On Thursday, the Federal Communications Commission (FCC) voted to regulate Internet providers as public utilities under a 1934 law. President Obama celebrated this ruling, which the FCC based on his plan to enforce net neutrality – the idea that Internet providers shouldn’t be allowed to prioritize, throttle, degrade, or block lawful content. But the FCC’s sweeping rules will have unintended consequences for the Internet’s future, potentially hurting the very users net neutrality is supposed to protect.
To understand why regulating Internet providers as public utilities is unwise, consider other markets where bureaucrats have the final say over prices and services. Taxicabs, for instance, are strictly governed by local boards or commissions that dictate rates and policies.
In theory, these rules are supposed to guarantee good service and affordable prices. In reality, riders routinely endure cabs that are expensive, unreliable, or both. Recently, some entrepreneurs have upended this status quo through ridesharing services like Uber and Lyft that most consumers find vastly superior to taxis.
Ridesharing faces far fewer rules than taxis, even in states with laws specifically addressing Uber and similar services. And that’s as it should be. Competition works best for consumers when rival firms can experiment with business models without worrying about what prices and levels of service government regulators will deem “just and reasonable.” Yet that uncertainty is precisely what the FCC’s decision will impose on Internet providers going forward. That will breed complacency and make providers think twice before rocking the boat with something new and disruptive.
To be sure, we’ve all had a bad experience – or several – with the cable or phone company, along with airlines, insurance companies, and banks. But compare your Internet bill from 10 years ago to this month’s. Odds are your connection speeds have grown significantly, even as your bill has probably changed little in real dollars (excluding television, which is driven by content costs). If broadband were a monopoly, or even a cozy duopoly, big providers wouldn’t invest billions annually to one-up each other. Yet this is precisely what they’re doing.
All sides agree that broadband competition can only benefit consumers. But how can government best foster entry into the Internet market? Reducing burdens on Internet providers is the better approach. Making it cheaper and easier for companies to wire neighborhoods with fiber-optic lines – or build new wireless towers – should be a no-brainer for Congress and the FCC. Conversely, more regulation means more barriers to entry, as evinced by Google’s decision not to offer voice to Google Fiber subscribers because of “special rules” that would apply to the service.

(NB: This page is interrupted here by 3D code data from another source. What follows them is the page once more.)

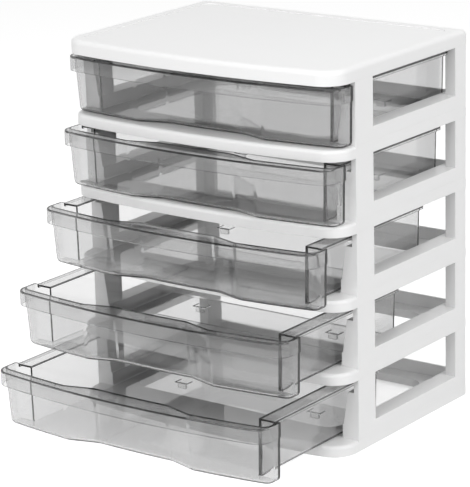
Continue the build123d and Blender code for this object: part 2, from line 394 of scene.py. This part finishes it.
@dataclass
class Studio:
    """Floor, white surroundings, soft lamps and the camera."""

    lamps: tuple[Lamp, ...] = LAMPS
    target: Place = (0.0, -0.1, 0.15)
    floor_half: float = 3.0
    floor_colour: Colour = (0.86, 0.86, 0.86, 1.0)
    floor_glow: float = 0.55
    dome_strength: float = 0.38
    lens_pixels: float = 2534.2
    sensor_mm: float = 36.0
    camera_azimuth: float = 36.611
    camera_height_angle: float = 16.083
    camera_roll: float = -1.425
    camera_place: Place = (1.18115, -1.7339, 0.7178)

    def build(self) -> None:
        """Builds the whole studio."""
        self.world()
        self.floor()
        for lamp in self.lamps:
            lamp.build(self.target)
        self.camera()
        bpy.context.scene.view_settings.view_transform = "Standard"

    def seen(self, graph: Graph) -> Value:
        """One where the ray comes from the camera, or by way of gloss or clear plastic.

        Args:
            graph: The graph to add the test to.

        Returns:
            One or nought.
        """
        path = graph.node("ShaderNodeLightPath")
        camera, gloss, clear = (Value(graph, path.outputs[f"Is {ray} Ray"])
                                for ray in ("Camera", "Glossy", "Transmission"))
        return camera.or_more(gloss).or_more(clear)

    def world(self) -> None:
        """White where it is seen, dimmer where it lights."""
        world = bpy.data.worlds.new("studio")
        bpy.context.scene.world = world
        graph = Graph(world)
        strength = self.dome_strength + self.seen(graph) * (1.0 - self.dome_strength)
        dome = graph.node("ShaderNodeBackground", None, {"Color": WHITE, "Strength": strength})
        graph.output("World", dome.outputs[0])

    def floor(self) -> None:
        """A white floor that keeps the tower's shadow."""
        mesh = bpy.data.meshes.new("floor")
        shape = bmesh.new()
        bmesh.ops.create_grid(shape, x_segments=1, y_segments=1, size=self.floor_half)
        shape.to_mesh(mesh)
        shape.free()
        plate = bpy.data.objects.new("floor", mesh)
        bpy.context.scene.collection.objects.link(plate)
        material = bpy.data.materials.new("floor")
        graph = Graph(material)
        matte = graph.node("ShaderNodeBsdfDiffuse", None, {"Color": self.floor_colour})
        glow = graph.node("ShaderNodeEmission", None,
                          {"Color": WHITE, "Strength": self.seen(graph) * self.floor_glow})
        both = graph.node("ShaderNodeAddShader", None, {0: matte.outputs[0], 1: glow.outputs[0]})
        graph.output("Material", both.outputs[0])
        mesh.materials.append(material)

    def camera(self) -> None:
        """The photograph's view."""
        azimuth, height, roll = (math.radians(angle) for angle in
                                 (self.camera_azimuth, self.camera_height_angle, self.camera_roll))
        back = Vector((math.sin(azimuth) * math.cos(height),
                       -math.cos(azimuth) * math.cos(height),
                       math.sin(height)))
        right = Vector((0, 0, 1)).cross(back).normalized()
        up = back.cross(right)
        rolled_right = right * math.cos(roll) + up * math.sin(roll)
        rolled_up = up * math.cos(roll) - right * math.sin(roll)
        turn = Matrix((rolled_right, rolled_up, back)).transposed().to_4x4()
        lens = bpy.data.cameras.new("camera")
        lens.sensor_fit = "HORIZONTAL"
        lens.sensor_width = self.sensor_mm
        lens.lens = self.lens_pixels * self.sensor_mm / IMAGE_WIDTH
        holder = bpy.data.objects.new("camera", lens)
        holder.matrix_world = Matrix.Translation(self.camera_place) @ turn
        bpy.context.scene.collection.objects.link(holder)
        bpy.context.scene.camera = holder


def main() -> None:
    """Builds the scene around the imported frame."""
    logging.basicConfig(level=logging.INFO)
    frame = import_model()
    WhiteFrame(frame["nodes"]).build()
    DrawerStack(frame["nodes"]).build()
    Studio().build()


if __name__ == "__main__":
    main()
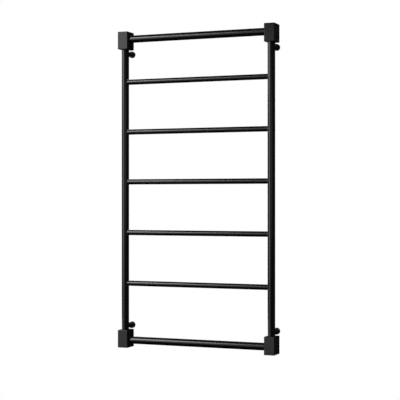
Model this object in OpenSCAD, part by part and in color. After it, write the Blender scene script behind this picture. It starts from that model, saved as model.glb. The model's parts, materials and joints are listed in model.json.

What about fears of providers blocking or throttling lawful traffic? Again, FCC intervention is unnecessary – this time thanks to another federal agency, the Federal Trade Commission (FTC). Tasked with pursuing companies that employ “unfair or deceptive” business practices, the FTC has gone after Internet providers before. Unlike the FCC – which is best known for censoring the airwaves and safeguarding the Ma Bell telephone monopoly – the FTC specializes in policing competitive markets, like broadband. If a provider touts its service as access to the full Internet but then blocks access to legal sites, it’s arguably in violation of federal law.
Net neutrality supporters tout it as a solution to the alleged problem of “paid prioritization” – shorthand for an Internet provider giving preferential treatment to certain traffic in exchange for money. But paid prioritization is a feature, not a bug. What exactly is the problem with an online gaming or telemedicine service that wants to pay Comcast for faster access to its subscribers?
Not every startup will have an equal chance to make these deals, according to critics of so-called “fast lanes,” but since when do we ban something because only some companies can afford it? If firms believe they can offer better service through paid prioritization, users shouldn’t be denied this potential benefit. Besides, Silicon Valley giants have come and gone even though they’ve long enjoyed better equipment and more engineers than their smaller rivals.
Regulating Internet providers as utilities might stop a few instances of genuinely harmful conduct, but public outcry over such practices will likely also curb abuses. Regulation, however, will deter providers from devising better ways to serve consumers through trial and error—a process epitomized by Uber’s ongoing efforts to perfect its surge pricing model. If courts uphold the FCC’s decision, Congress should step in and reverse it. Consumers will be better off if they do.